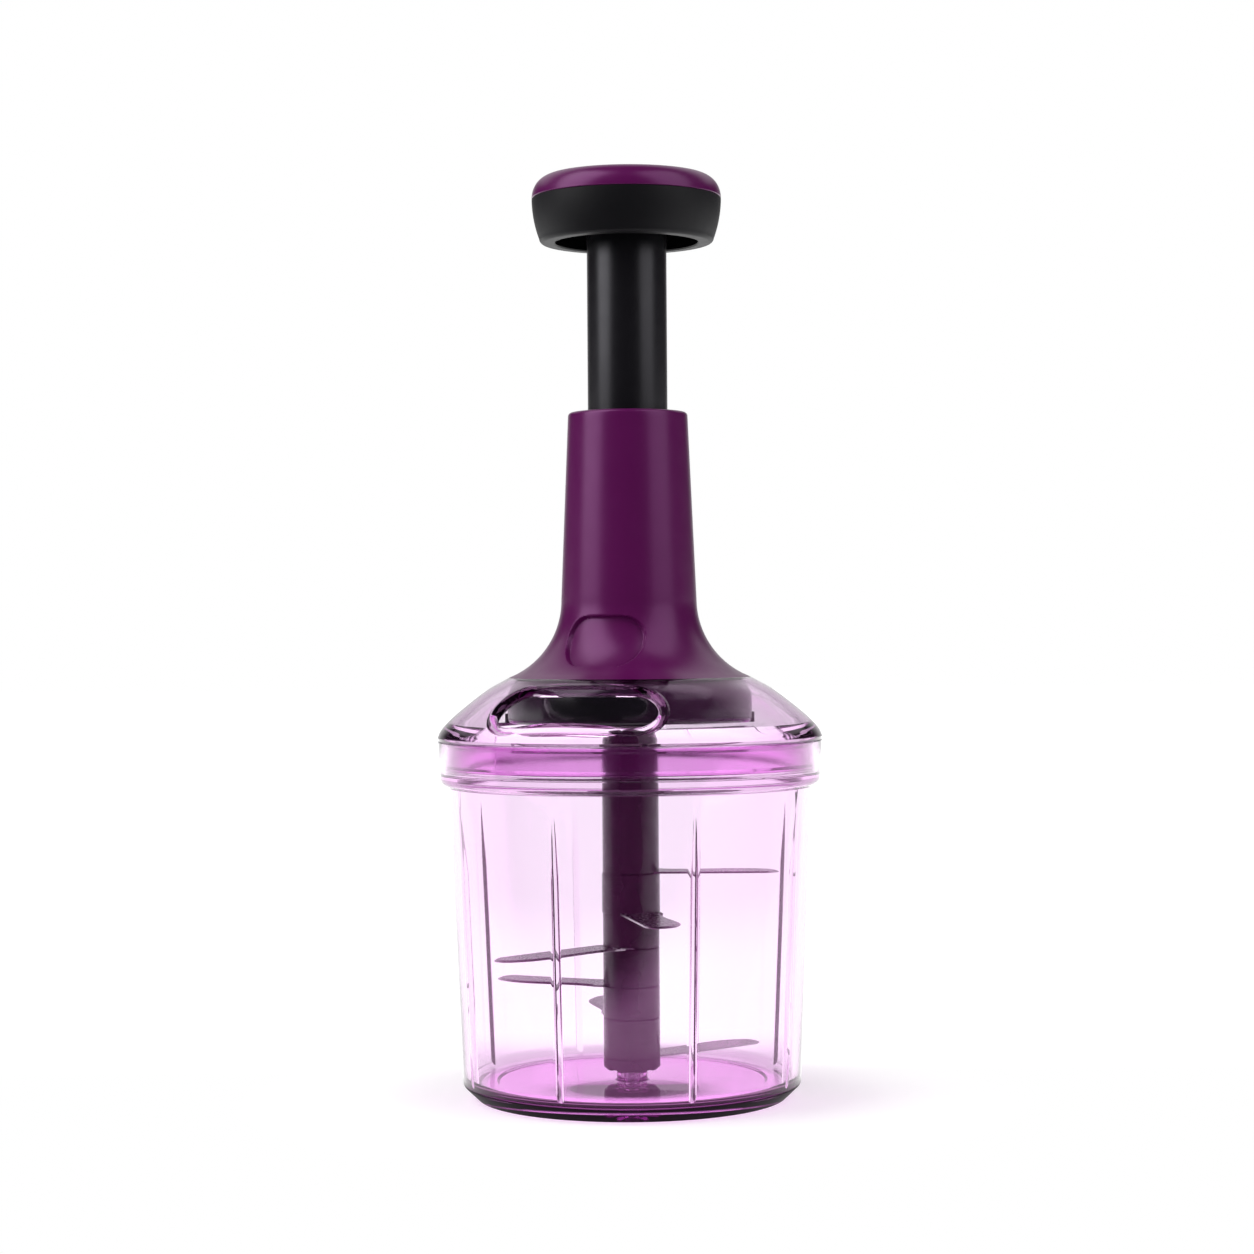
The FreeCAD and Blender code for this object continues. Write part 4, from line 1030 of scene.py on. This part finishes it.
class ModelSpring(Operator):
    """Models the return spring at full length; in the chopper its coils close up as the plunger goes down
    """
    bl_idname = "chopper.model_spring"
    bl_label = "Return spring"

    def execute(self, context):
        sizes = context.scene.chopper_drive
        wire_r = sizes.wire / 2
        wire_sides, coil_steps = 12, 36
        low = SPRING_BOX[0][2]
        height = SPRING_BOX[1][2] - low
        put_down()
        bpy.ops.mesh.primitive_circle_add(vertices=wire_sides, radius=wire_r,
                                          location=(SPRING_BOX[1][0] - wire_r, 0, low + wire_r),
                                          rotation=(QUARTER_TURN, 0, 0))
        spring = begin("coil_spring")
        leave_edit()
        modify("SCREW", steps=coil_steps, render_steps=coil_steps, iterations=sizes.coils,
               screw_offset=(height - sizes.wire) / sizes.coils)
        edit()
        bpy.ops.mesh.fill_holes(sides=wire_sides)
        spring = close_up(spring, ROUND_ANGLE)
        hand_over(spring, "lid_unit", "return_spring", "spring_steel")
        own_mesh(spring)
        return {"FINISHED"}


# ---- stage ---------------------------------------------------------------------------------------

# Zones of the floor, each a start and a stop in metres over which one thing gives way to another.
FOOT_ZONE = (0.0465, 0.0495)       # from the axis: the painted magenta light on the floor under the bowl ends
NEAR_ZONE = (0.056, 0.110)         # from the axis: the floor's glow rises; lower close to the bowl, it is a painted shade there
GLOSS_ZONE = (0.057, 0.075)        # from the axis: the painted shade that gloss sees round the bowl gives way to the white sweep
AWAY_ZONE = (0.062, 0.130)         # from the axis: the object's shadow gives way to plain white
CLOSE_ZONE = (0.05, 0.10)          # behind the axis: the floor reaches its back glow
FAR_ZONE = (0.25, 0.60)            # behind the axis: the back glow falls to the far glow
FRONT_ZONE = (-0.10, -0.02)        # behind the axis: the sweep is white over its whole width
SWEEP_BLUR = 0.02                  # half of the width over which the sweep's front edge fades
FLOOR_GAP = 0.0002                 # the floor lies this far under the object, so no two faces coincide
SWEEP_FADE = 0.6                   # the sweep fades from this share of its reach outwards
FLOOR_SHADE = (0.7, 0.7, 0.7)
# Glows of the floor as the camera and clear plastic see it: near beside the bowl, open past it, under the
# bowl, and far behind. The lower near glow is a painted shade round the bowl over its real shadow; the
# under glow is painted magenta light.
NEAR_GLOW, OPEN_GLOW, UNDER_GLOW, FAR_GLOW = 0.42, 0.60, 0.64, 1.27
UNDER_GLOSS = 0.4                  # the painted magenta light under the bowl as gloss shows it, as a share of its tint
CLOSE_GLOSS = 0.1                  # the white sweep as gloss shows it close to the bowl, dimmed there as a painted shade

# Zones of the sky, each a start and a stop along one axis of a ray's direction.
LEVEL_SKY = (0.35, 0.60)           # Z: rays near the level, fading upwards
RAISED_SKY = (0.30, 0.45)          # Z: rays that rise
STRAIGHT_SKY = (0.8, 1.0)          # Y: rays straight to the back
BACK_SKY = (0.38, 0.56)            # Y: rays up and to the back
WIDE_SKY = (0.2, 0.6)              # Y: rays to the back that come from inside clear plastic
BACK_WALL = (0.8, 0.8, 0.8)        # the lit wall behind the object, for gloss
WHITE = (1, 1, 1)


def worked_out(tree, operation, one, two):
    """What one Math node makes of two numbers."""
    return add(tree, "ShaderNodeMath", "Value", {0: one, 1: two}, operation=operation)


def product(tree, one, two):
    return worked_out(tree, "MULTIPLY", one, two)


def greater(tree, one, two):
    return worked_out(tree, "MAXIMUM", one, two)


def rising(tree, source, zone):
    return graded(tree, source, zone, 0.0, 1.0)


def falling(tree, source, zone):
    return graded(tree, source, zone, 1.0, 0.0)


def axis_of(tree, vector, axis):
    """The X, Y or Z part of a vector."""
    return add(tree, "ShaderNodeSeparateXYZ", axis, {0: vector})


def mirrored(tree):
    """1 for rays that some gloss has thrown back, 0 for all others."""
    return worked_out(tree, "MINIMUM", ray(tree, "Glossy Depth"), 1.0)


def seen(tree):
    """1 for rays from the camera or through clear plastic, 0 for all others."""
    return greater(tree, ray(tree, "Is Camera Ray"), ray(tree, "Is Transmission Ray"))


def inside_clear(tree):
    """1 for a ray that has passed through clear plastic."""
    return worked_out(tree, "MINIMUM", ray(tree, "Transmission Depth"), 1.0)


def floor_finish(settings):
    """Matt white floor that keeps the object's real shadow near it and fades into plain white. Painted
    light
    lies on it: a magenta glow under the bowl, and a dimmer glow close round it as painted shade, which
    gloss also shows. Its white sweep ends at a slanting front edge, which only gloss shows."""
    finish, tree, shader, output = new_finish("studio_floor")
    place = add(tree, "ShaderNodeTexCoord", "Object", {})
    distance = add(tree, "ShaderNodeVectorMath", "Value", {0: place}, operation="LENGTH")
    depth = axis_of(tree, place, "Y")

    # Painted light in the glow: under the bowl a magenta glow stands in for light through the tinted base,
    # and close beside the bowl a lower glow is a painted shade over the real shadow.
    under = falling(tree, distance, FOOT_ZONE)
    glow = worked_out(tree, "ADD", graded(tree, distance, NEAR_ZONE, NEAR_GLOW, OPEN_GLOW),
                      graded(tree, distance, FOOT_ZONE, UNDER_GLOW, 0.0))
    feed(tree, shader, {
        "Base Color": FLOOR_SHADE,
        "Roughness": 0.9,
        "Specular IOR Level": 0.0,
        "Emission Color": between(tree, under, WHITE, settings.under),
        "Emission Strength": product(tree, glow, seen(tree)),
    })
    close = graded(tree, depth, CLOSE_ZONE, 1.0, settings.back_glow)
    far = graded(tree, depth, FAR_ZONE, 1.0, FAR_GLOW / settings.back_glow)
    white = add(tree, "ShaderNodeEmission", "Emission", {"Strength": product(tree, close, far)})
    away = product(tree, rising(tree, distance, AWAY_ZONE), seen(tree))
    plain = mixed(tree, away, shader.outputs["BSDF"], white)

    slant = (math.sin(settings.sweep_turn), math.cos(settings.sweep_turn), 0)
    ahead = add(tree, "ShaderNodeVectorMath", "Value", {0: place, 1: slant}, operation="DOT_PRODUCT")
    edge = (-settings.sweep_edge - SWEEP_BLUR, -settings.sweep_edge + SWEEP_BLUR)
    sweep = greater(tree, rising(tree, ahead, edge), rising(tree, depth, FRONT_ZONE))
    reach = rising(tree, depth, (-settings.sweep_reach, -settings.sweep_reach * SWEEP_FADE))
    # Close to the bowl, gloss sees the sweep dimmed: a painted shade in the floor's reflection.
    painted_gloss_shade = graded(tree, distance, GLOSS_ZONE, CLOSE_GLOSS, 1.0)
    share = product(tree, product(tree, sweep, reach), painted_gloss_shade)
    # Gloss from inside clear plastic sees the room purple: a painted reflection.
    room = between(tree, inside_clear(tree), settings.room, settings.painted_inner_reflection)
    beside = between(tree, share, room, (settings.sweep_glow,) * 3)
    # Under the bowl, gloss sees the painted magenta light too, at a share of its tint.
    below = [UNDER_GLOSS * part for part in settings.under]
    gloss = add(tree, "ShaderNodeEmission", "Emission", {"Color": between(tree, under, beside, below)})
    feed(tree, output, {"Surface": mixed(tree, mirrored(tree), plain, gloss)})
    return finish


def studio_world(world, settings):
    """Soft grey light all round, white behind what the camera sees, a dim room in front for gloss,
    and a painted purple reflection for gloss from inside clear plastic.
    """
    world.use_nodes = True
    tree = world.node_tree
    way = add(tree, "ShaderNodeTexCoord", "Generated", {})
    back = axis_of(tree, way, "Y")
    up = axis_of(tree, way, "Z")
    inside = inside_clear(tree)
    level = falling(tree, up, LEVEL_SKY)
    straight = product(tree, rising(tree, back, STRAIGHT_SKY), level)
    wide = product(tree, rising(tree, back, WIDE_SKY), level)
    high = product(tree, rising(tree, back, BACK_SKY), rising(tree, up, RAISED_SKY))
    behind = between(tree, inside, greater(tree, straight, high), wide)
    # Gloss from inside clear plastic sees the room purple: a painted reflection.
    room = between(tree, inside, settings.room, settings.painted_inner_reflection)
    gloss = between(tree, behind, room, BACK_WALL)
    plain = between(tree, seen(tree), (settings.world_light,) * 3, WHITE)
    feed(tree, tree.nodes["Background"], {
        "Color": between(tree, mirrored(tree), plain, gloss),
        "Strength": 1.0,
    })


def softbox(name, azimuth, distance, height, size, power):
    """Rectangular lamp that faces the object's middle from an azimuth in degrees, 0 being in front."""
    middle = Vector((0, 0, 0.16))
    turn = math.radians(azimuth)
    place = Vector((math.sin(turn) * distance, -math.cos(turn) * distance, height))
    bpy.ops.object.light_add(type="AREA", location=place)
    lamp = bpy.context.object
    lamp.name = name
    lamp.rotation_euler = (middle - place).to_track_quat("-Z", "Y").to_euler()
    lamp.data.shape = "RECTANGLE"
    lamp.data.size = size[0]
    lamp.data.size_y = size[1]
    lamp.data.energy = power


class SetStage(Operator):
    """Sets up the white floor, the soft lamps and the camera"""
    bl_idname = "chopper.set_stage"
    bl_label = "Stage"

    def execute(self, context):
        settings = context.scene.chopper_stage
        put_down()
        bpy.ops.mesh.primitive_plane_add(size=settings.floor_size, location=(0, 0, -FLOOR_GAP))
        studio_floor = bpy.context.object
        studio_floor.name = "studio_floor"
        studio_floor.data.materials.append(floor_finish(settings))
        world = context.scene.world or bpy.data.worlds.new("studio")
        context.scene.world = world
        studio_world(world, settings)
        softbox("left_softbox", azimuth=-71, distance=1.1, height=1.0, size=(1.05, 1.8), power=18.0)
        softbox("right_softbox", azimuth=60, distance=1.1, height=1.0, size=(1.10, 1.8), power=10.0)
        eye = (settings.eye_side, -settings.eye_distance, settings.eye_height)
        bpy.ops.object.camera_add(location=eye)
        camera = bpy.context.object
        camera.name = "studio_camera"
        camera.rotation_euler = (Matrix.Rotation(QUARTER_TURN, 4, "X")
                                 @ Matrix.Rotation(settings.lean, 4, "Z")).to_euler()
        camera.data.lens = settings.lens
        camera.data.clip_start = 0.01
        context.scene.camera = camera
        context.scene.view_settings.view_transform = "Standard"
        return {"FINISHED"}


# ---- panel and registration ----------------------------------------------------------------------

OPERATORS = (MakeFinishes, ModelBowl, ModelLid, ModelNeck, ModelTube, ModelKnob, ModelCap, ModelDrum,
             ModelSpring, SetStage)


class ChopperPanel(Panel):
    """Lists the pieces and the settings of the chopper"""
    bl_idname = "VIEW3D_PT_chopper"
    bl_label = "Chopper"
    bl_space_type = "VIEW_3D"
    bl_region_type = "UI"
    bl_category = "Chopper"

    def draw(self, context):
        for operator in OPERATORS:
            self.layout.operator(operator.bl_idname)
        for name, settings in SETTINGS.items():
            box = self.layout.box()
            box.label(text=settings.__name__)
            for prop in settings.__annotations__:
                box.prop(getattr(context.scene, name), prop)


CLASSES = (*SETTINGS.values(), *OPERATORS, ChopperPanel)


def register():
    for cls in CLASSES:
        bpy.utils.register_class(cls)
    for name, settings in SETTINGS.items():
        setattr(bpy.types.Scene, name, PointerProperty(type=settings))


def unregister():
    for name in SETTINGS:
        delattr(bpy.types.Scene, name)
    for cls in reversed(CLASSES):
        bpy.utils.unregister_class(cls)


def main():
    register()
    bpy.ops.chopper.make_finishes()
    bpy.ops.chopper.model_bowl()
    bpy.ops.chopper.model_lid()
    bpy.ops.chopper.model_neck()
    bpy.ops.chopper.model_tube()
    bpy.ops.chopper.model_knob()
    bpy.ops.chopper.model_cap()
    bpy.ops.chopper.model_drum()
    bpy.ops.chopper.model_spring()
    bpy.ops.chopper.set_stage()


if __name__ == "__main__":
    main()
◇ ◇ ◇ ◇ ◇ ◇ ◇
[Given exercise]
Copy, please, exactly the lines that start at the first line of the data and end at the line containing "# ---- stage", both kept and no others.

[Answer to this task]
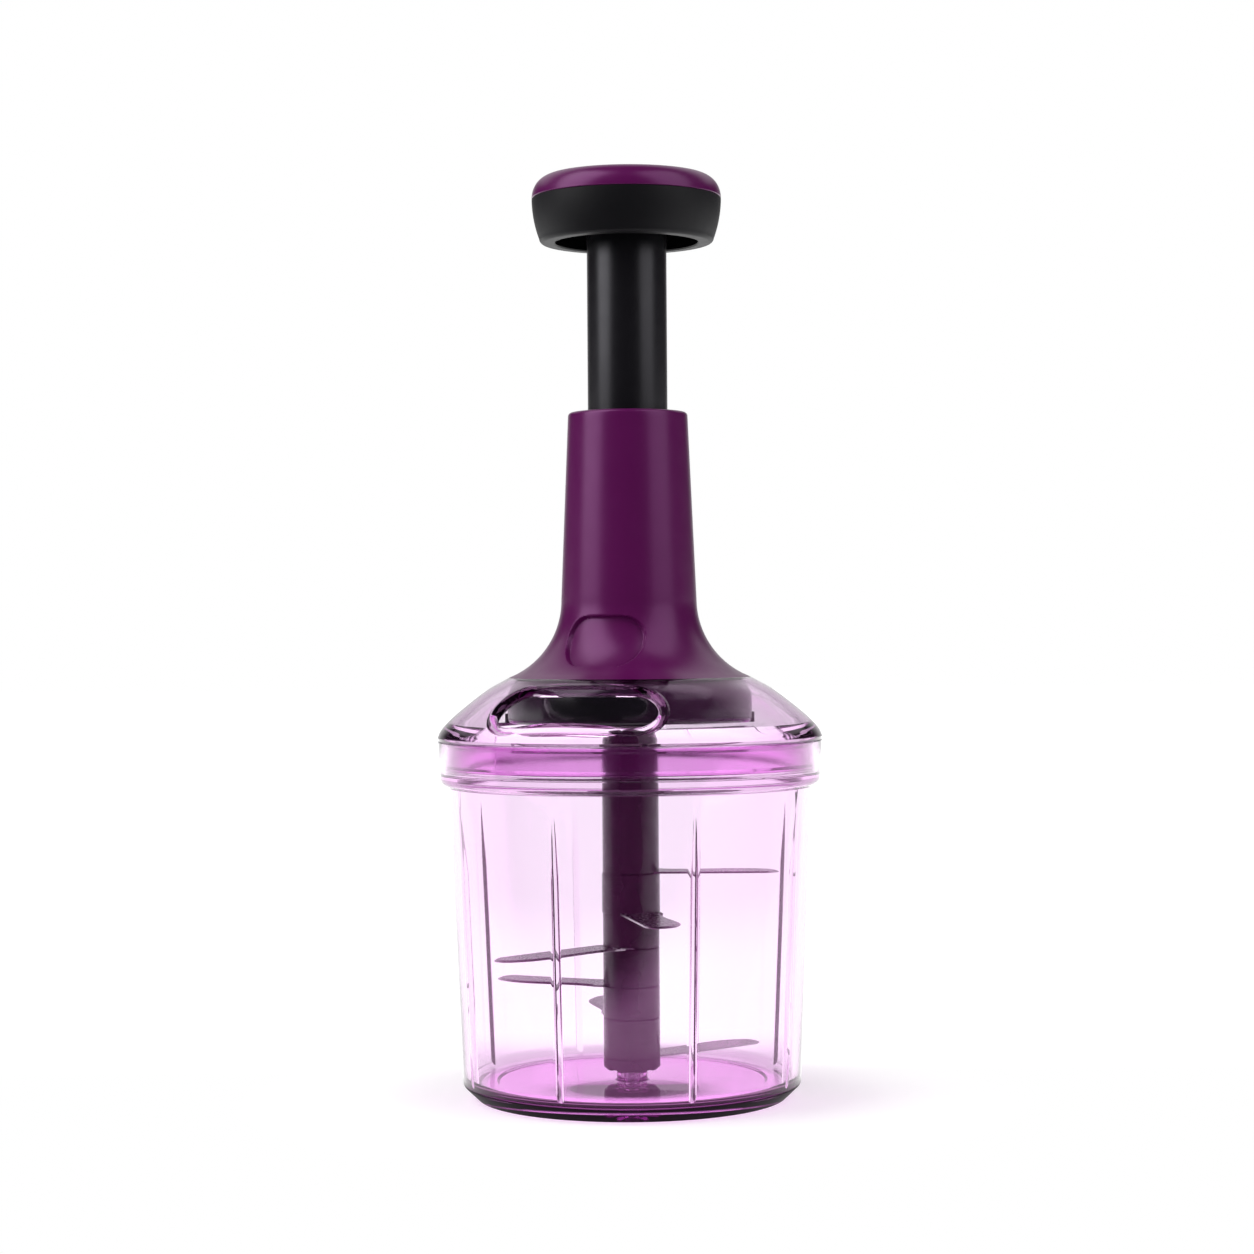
The FreeCAD and Blender code for this object continues. Write part 4, from line 1030 of scene.py on. This part finishes it.
class ModelSpring(Operator):
    """Models the return spring at full length; in the chopper its coils close up as the plunger goes down
    """
    bl_idname = "chopper.model_spring"
    bl_label = "Return spring"

    def execute(self, context):
        sizes = context.scene.chopper_drive
        wire_r = sizes.wire / 2
        wire_sides, coil_steps = 12, 36
        low = SPRING_BOX[0][2]
        height = SPRING_BOX[1][2] - low
        put_down()
        bpy.ops.mesh.primitive_circle_add(vertices=wire_sides, radius=wire_r,
                                          location=(SPRING_BOX[1][0] - wire_r, 0, low + wire_r),
                                          rotation=(QUARTER_TURN, 0, 0))
        spring = begin("coil_spring")
        leave_edit()
        modify("SCREW", steps=coil_steps, render_steps=coil_steps, iterations=sizes.coils,
               screw_offset=(height - sizes.wire) / sizes.coils)
        edit()
        bpy.ops.mesh.fill_holes(sides=wire_sides)
        spring = close_up(spring, ROUND_ANGLE)
        hand_over(spring, "lid_unit", "return_spring", "spring_steel")
        own_mesh(spring)
        return {"FINISHED"}


# ---- stage ---------------------------------------------------------------------------------------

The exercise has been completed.